The American Cable Association urged the Federal Communications Commission to eschew VoIP Interconnection trials sought by AT&T and others because they are unnecessary in making the competitively significant legal determination that bedrock interconnection protections found in sections 251 and 252 of the Telecommunications Act of 1996 apply to cable VoIP providers, regardless of the communications technology used.

"The FCC should act now to affirm that regardless of technology, all interconnection for the exchange of  traffic is governed by sections 251 and 252 of the Act," ACA President and CEO Matthew M. Polka said. "Confirming that interconnection rights exist when exchanging managed VoIP traffic is the critical issue the FCC should address."

ACA views came in comments filed July 8 with the FCC in response to the public notice issued by the agency's Technology Transitions Policy Task Force, which sought input on three specific trials - VoIP Interconnection, Next Generation 911, and Wireline to Wireless - and offered the opportunity to comment on AT&T's IP Trial proposal. ACA commented only on the VoIP Interconnection trial and, to the extent it involves similar issues, on the AT&T IP Trial proposal.

ACA members face regulatory-related issues in exchanging managed VoIP traffic, stemming from the fact that incumbent providers possess and exercise market power when it comes to interconnection negotiations.  ACA members need to rely upon the interconnection framework of section 251(c)(2) and 252(d)(1) of the 1996 Telecom Act to ensure they are able to interconnect with dominant ILECs at cost-based rates and on reasonable and non-discriminatory terms.

Despite competition in select retail voice markets, larger ILECs continue to dominate the interconnection and transit markets, ACA said. Because the larger ILECs operate in and control larger geographic areas than any competitive provider, they control more end points that competitors need to reach and have less need to interconnect with other providers to terminate traffic. This places the larger ILECs in a dominant position in interconnection negotiations vis-a-vis competitive providers.

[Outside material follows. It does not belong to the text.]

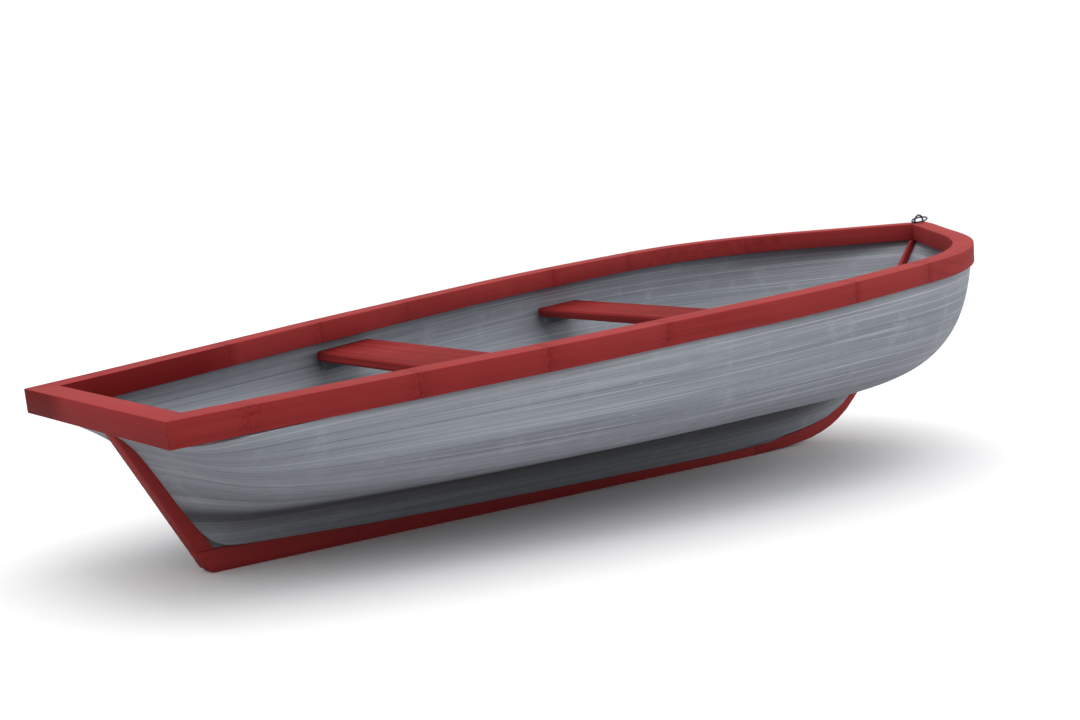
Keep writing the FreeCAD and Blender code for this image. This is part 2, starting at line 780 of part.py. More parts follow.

Additionally, the two largest ILECs (AT&T and Verizon) gain additional leverage in negotiations because they control significant volumes of wireless and international traffic through their unregulated affiliates; and the larger ILECs' networks not only reach many more end points than any competitive provider, they include vastly more transport links and longer-haul facilities.

This means that unaffiliated competitive local exchange carriers rely on the larger ILECs for indirect interconnection among their networks, providing one more element of leverage. And larger ILECs, for instance, frequently condition interconnection on multiple dedicated connections to each tandem within each Local Access and Transport Area (LATA), regardless of the amount of traffic anticipated and restrict the ability of carriers to transit traffic across the ILEC network, both of which raise the cost of service for cable operators artificially.

"In short, when dealing with these larger ILECs, cable operators providing managed VoIP service are at a disadvantage in negotiating reasonable and competitive rates and terms. ACA members already have experienced problems when seeking IP interconnection with ILECs," Polka said.

Given this background, questions about the need for the interconnection provisions of the Act to apply to VoIP service do not lend themselves to trials.

Instead, the FCC should first determine that as a legal matter sections 251 and 252 apply regardless of the transmission technology. Then, if there is a forbearance proceeding, it would collect economic data about the state of the market and analyze it to determine whether the ILECs have market power.

This is the well-accepted approach used by antitrust authorities to analyze competition in markets, and the FCC has used this type of market power analysis frequently to determine whether competition has increased sufficiently to render certain regulatory protections no longer necessary and has found it to be well-designed to protect consumers, promote competition, and stimulate innovation.

ACA said there are basic problems with conducting such trials to answer questions whether interconnection regulations should be in effect.

Trials will almost certainty produce artificial or distorted results: Knowing that the outcome of the trials will bear directly on whether interconnection regulations will apply, ILECs will tend to be on their best behavior to indicate that agreements can be reached in a completely deregulated environment, or worst behavior to demonstrate that the application of sections 251 and 252 will produce a regulatory morass.

"Such gaming is inherent in this situation, particularly where the ILECs fundamentally oppose a mandate that would constrain their behavior," Polka said.

In addition to examining the legal and regulatory issues involved with VoIP interconnection, the FCC's Task Force inquired about whether the trials should involve technical issues. ACA said that from the perspective of cable operators, these technical issues are largely settled or can be readily settled and trials are not warranted. Cable operators know the technical requirements for providing managed VoIP service and the exchange of traffic between networks.